Stated task
Quote only the lines from the top of the listing below down to and including the line with "webbing carry handles.".

Source excerpt
* * * * * * *

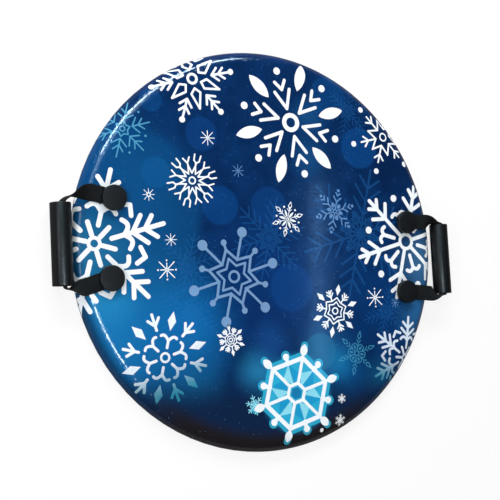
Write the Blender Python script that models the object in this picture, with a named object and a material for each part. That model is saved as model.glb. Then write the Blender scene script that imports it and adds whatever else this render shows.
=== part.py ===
"""Round foam snow sled with a printed top film and two webbing carry handles.

Metres, +Z up.  The sled lies flat with its printed side up.  The origin is on the
ground under the middle of the disc, +X points to the right handle and +Y to the front.
"""
import math
from collections import namedtuple

import bmesh
import bpy
from mathutils import Matrix, Vector

# Deck: a foam disc between a thin base sheet and a printed film.
DECK_RADIUS = 0.300          # outer edge of the base sheet
DECK_HEIGHT = 0.018          # ground to the top of the film
BASE_THICKNESS = 0.0012
FILM_THICKNESS = 0.0005
WELD_LEDGE = 0.0002          # how far the base sheet stands out past the film
ROLL_WIDTH = 0.026           # how far in from the rim the top starts to roll over

# Carry handles: one webbing strap through a plastic tube on each side.
CAP_INSET = 0.0552           # cap centre, measured inwards from the rim along X
CAP_SPACING = 0.1114         # between the two caps of one handle, along Y
WEBBING_WIDTH = 0.024
WEBBING_THICKNESS = 0.0016
TAB_TAIL = 0.0145            # webbing left past the bolt, towards the middle of the deck
TAB_REACH = 0.0037           # flat webbing between the cap and the fold it swings on
GRIP_LENGTH = 0.1126
GRIP_WALL = 0.0015
GRIP_EDGE_RADIUS = 0.0007
GRIP_GROUND_GAP = 0.0030
GRIP_RIM_GAP = 0.0003
GRIP_LEAN = math.radians(4.0)    # both tubes hang a little askew, seen from above
LEFT_SLIP = 0.0125           # how far the left tube has slid along its webbing, rearwards
RIGHT_SLIP = -0.0006
HANDLES = {
    # side: direction along X, and the tube's place along Y
    "left": (-1, -LEFT_SLIP),
    "right": (1, -RIGHT_SLIP),
}
# The four strap ends lie a little differently, as webbing does.  Splay and twist are in
# degrees; twist_from and twist_to are shares of the bend.  The runs are the webbing that
# goes on straight past the fold and out of the tube, rise is its hump over the rim, and
# pull is how far it lies over to the sled's side in the tube, all in widths of the webbing.
Bend = namedtuple("Bend", "splay twist start_run mouth_run twist_from twist_to rise pull")
STRAP_ENDS = {
    "left_front": Bend(9.76, 97.29, 0.966, 0.342, 0.005, 0.744, 0.415, 0.095),
    "left_rear": Bend(20.01, 84.82, 0.401, 0.487, 0.280, 0.759, 0.054, 0.104),
    "right_front": Bend(6.43, 89.10, 0.173, 0.115, 0.279, 0.699, 0.148, 0.034),
    "right_rear": Bend(0.05, 98.08, 1.242, 0.346, 0.250, 0.551, 0.375, 0.0),
}
SHEAR_SHARE = 0.3            # share of the bend in which the fold's skew straightens out

# Fasteners: a bolt through each strap end, under a cap that is pushed on.
CAP_RADIUS = 0.018
CAP_HEIGHT = 0.0072
CAP_EDGE_RADIUS = 0.0016
CAP_CROWN = 0.0007           # rise of the middle of the cap over its edge
WASHER_RADIUS = 0.0145
WASHER_THICKNESS = 0.0020
BOLT_RADIUS = 0.0030
BOLT_HEAD_RADIUS = 0.0055
BOLT_HEAD_HEIGHT = 0.0022
BOLT_TIP_ABOVE_GROUND = 0.0035
NUT_FLANGE_RADIUS = 0.0160
NUT_FLANGE_THICKNESS = 0.0016
NUT_ABOVE_GROUND = 0.0004
NUT_WALL = 0.0016
NUT_TOP_BELOW_DECK = 0.0060  # top of the nut's barrel, below the film

TOUCH = 0.0003               # air between two pieces that rest on each other
WEBBING_PLAY = 0.0010        # room around the webbing inside the tube
BOLT_PLAY = 0.0003           # room around a bolt or a nut in its hole

DECK_STEPS = 80
ROLL_STEPS = 7
ROUND_STEPS = 32             # caps and tubes
HIDDEN_STEPS = 20            # bolts, washers, nuts and their holes
BEND_STEPS = 16
TUBE_STEPS = 6
CUT_OVERRUN = 0.002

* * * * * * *

Written answer
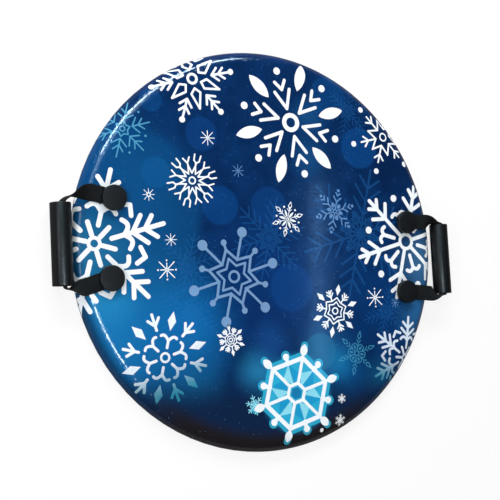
Write the Blender Python script that models the object in this picture, with a named object and a material for each part. That model is saved as model.glb. Then write the Blender scene script that imports it and adds whatever else this render shows.
=== part.py ===
"""Round foam snow sled with a printed top film and two webbing carry handles.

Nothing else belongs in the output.